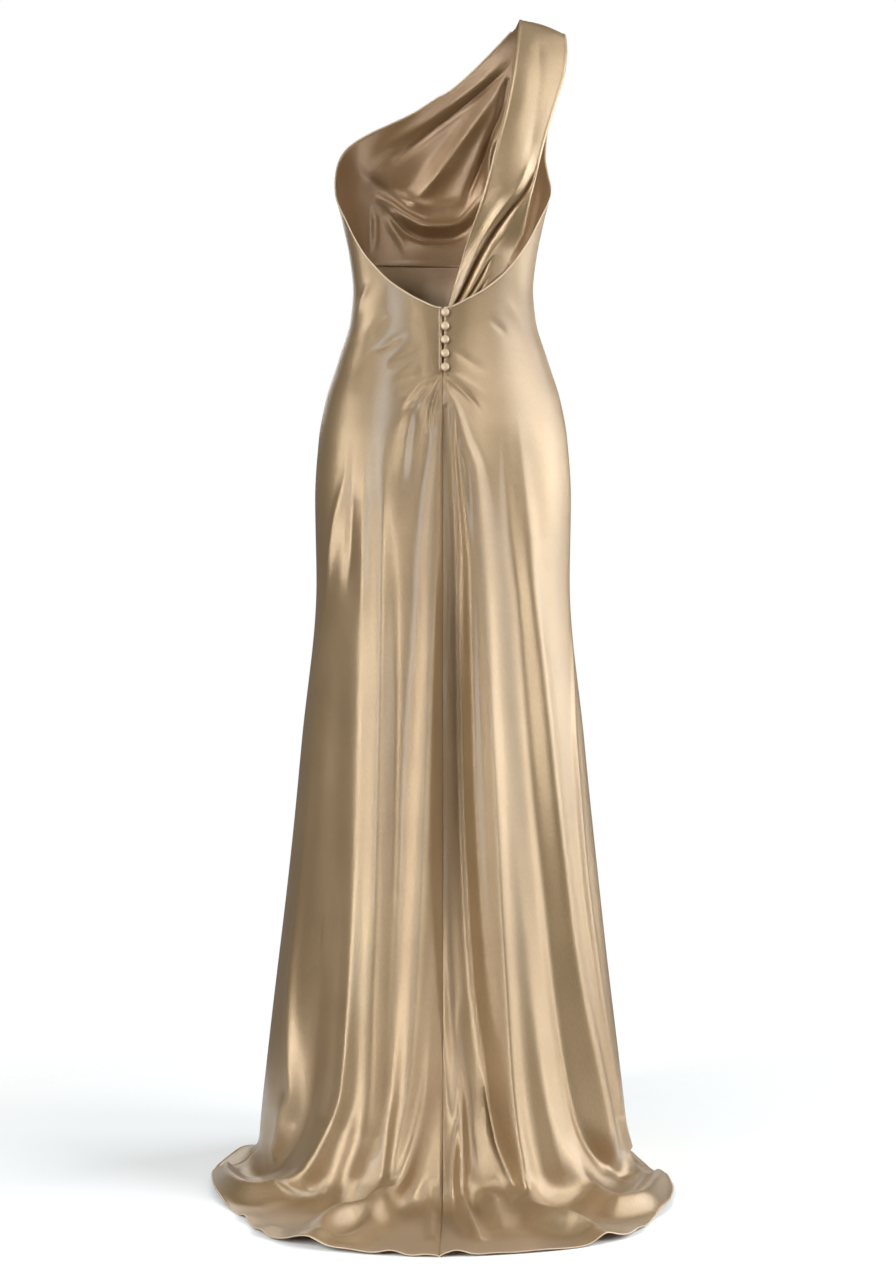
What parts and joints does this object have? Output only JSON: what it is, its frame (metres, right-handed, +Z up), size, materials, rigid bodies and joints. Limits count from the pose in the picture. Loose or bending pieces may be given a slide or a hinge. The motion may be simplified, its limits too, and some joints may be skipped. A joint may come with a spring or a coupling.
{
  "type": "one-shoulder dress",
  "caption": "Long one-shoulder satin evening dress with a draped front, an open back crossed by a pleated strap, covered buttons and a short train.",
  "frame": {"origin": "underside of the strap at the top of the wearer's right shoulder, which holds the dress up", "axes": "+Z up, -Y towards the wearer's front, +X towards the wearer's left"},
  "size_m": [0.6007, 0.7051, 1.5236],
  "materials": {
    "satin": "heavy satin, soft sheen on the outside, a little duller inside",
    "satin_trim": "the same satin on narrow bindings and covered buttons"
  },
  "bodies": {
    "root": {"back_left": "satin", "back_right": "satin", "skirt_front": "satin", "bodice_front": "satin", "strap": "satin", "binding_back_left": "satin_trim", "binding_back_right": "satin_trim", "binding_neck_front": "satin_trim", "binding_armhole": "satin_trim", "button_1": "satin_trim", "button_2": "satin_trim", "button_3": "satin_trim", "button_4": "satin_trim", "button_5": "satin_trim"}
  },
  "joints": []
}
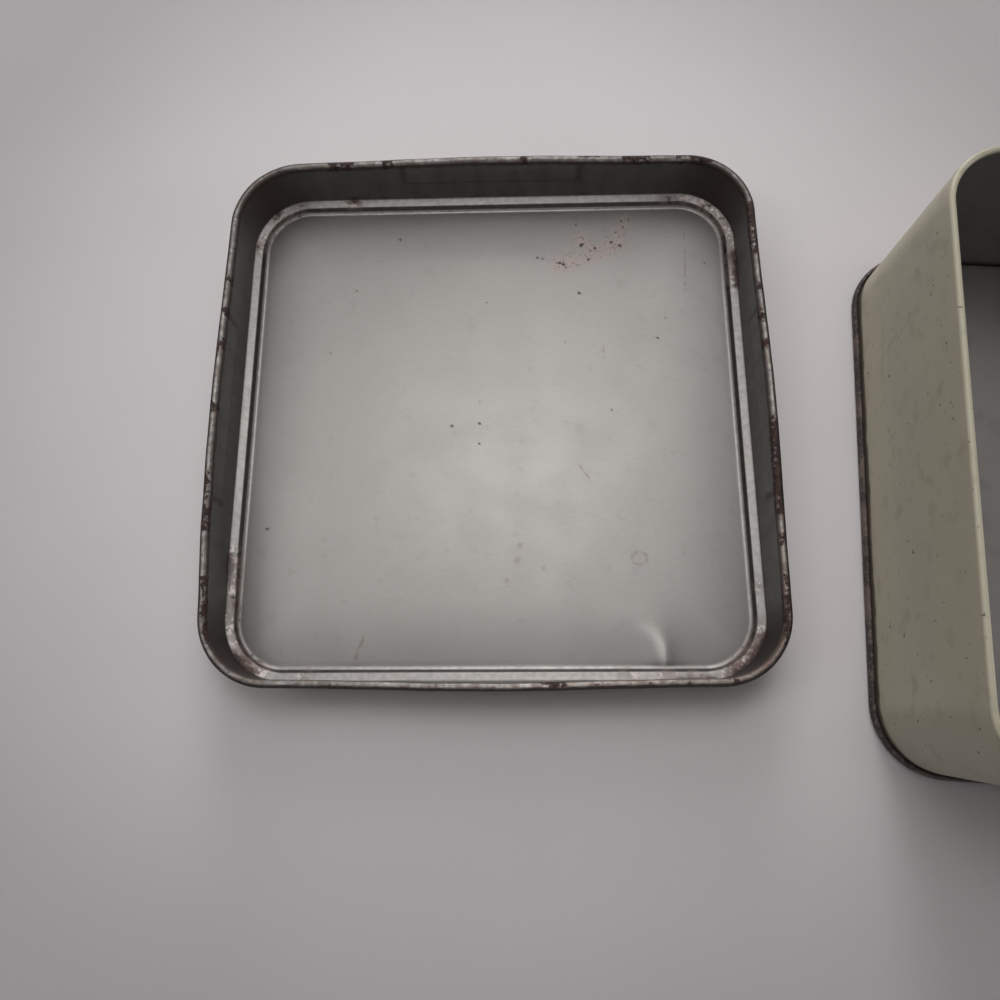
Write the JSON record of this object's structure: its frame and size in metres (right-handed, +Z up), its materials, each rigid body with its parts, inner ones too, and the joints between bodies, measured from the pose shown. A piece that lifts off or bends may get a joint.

● **Task prompt**: Restate the records, all of them, precisely as written.

● **Correct response**:
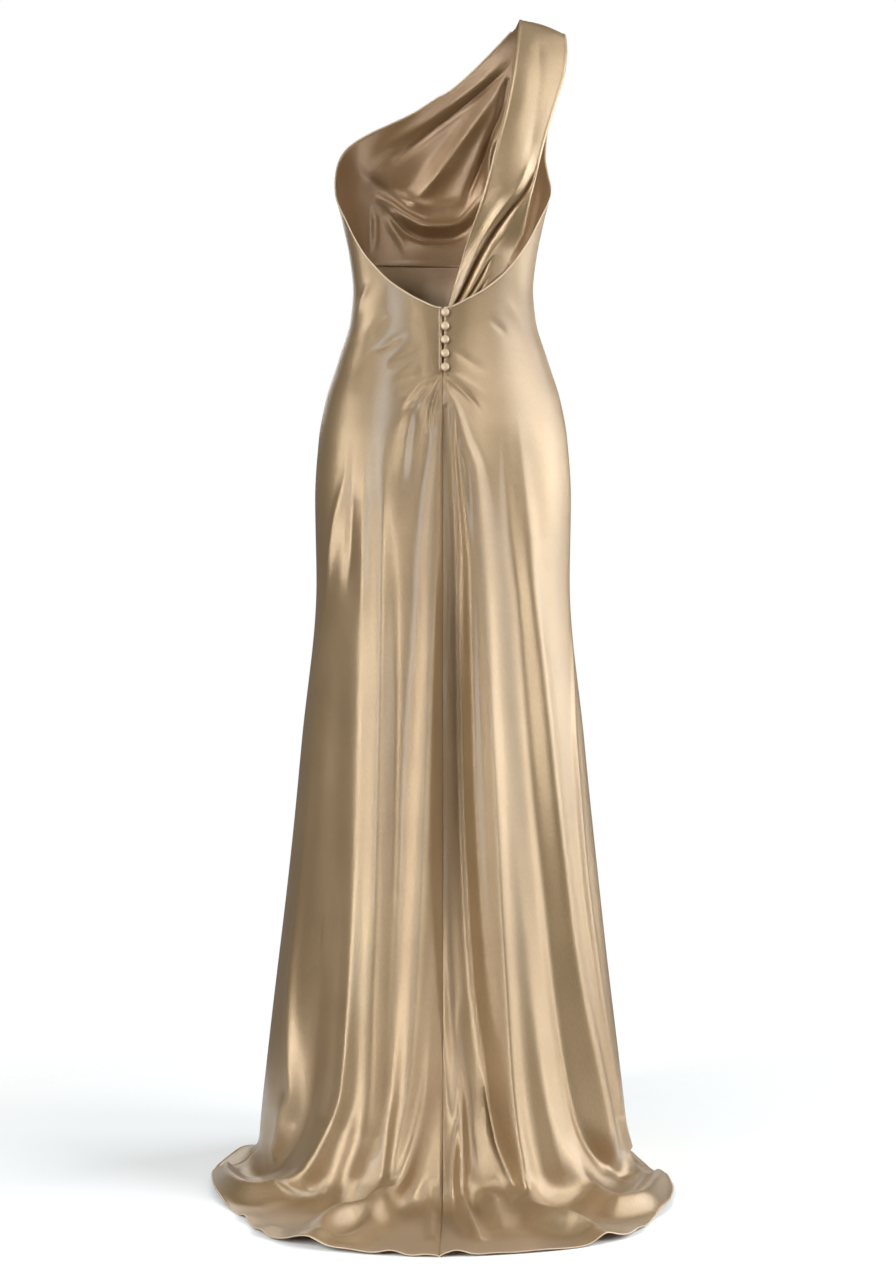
What parts and joints does this object have? Output only JSON: what it is, its frame (metres, right-handed, +Z up), size, materials, rigid bodies and joints. Limits count from the pose in the picture. Loose or bending pieces may be given a slide or a hinge. The motion may be simplified, its limits too, and some joints may be skipped. A joint may come with a spring or a coupling.
{
  "type": "one-shoulder dress",
  "caption": "Long one-shoulder satin evening dress with a draped front, an open back crossed by a pleated strap, covered buttons and a short train.",
  "frame": {"origin": "underside of the strap at the top of the wearer's right shoulder, which holds the dress up", "axes": "+Z up, -Y towards the wearer's front, +X towards the wearer's left"},
  "size_m": [0.6007, 0.7051, 1.5236],
  "materials": {
    "satin": "heavy satin, soft sheen on the outside, a little duller inside",
    "satin_trim": "the same satin on narrow bindings and covered buttons"
  },
  "bodies": {
    "root": {"back_left": "satin", "back_right": "satin", "skirt_front": "satin", "bodice_front": "satin", "strap": "satin", "binding_back_left": "satin_trim", "binding_back_right": "satin_trim", "binding_neck_front": "satin_trim", "binding_armhole": "satin_trim", "button_1": "satin_trim", "button_2": "satin_trim", "button_3": "satin_trim", "button_4": "satin_trim", "button_5": "satin_trim"}
  },
  "joints": []
}
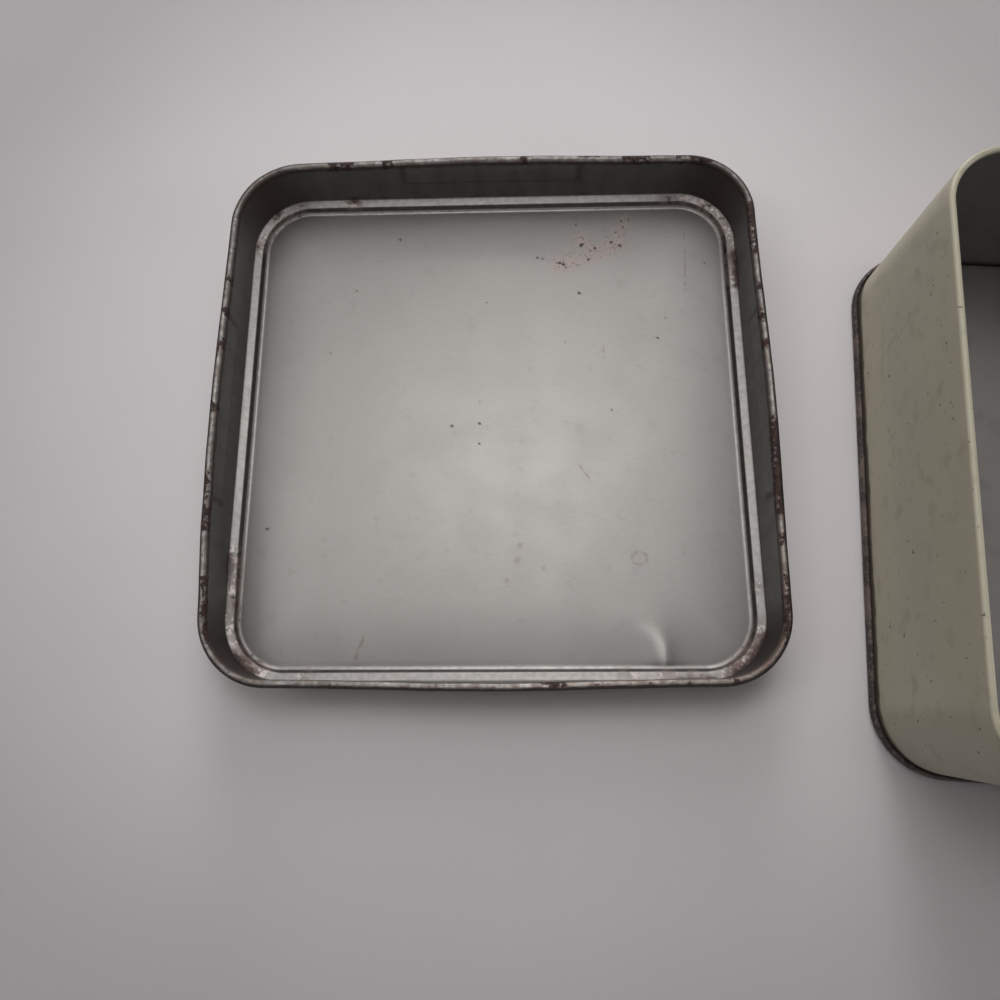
Write the JSON record of this object's structure: its frame and size in metres (right-handed, +Z up), its materials, each rigid body with its parts, inner ones too, and the joints between bodies, measured from the pose shown. A piece that lifts off or bends may get a joint.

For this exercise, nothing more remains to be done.